Heureusement, le jeune préposé de l'agence met le nez dehors de son bureau, comprend d'un coup d'oeil la situation et prononce les mots magiques «Call Police...», ce qui clôt le débat. Une fois à l'intérieur, dernière mauvaise nouvelle: le chauffeur-guide francophone sur lequel nous comptions s'est lassé d'attendre et a pris d'autres clients... et aucun autre n'est disponible.
Nous faisons une croix sur la balade à Hoi An, aussi bien que sur une visite de Danang dont nous avons bien vu qu'elle est pratiquement sans intérêt, et nous allons demander au garçon de l'agence, clairement plus fiable, de nous appeler un taxi pour retourner à bord, quand il nous propose de plutôt nous attarder en ville pour déjeûner. Avec tout ça, il est bientôt 13 heures et, la faim et la gourmandise aidant, ma foi...
Le restaurant où il nous envoie, Apsara, est superbe, une grande villa de style indou derrière un portique orné, dans un jardin fleuri. Et la cuisine, un amalgame imprévu d'indien et de vietnamien, est à la hauteur du décor.
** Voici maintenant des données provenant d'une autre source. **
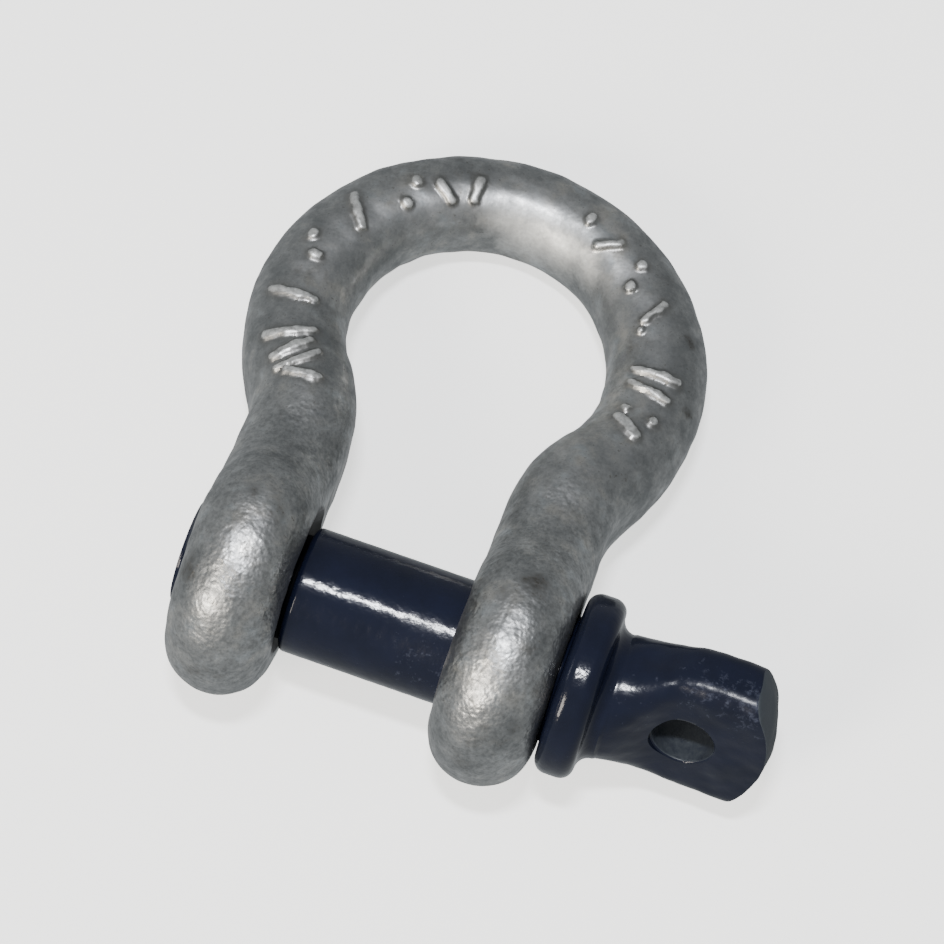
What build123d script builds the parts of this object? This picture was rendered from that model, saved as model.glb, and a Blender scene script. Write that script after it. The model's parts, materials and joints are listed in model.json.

Rouleaux aux crevettes croquants et presque noirs, onctueuse soupe au crabe et à l'aileron de requin, seiche très légèrement pannée et frite en tranches fines, et le comble, un riz aux fruits de mer parfumé au curry servi dans une énorme noix de coco évidée qui lui transmet sa saveur fruitée. C'est le «happy end» annoncé. Enfin, pas tout à fait, même si le dernier taxi qui nous ramène au paquebot est d'une gentillesse et d'une honnêteté exemplaires.
Comme il nous dépose à la barrière extérieure du port, un autre bon larron nous fonce dessus: «Madame, you no valk à pied jusque bateau, no? Onli fai dolla we conduck you, yes?» J'ai beau faire non de la tête, Marie-José lui a déjà tendu un billet (seulement 10000 dongs, heureusement) qu'il a prestement hâpé avant de disparaître. Nous comprenons vite pourquoi. Sitôt la barrière franchie, un petit véhicule jaune et vert à banquettes nous attend, sur lequel il est inscrit «PASSENGER SHUTTLE TO SHIP —FREE SERVICE»!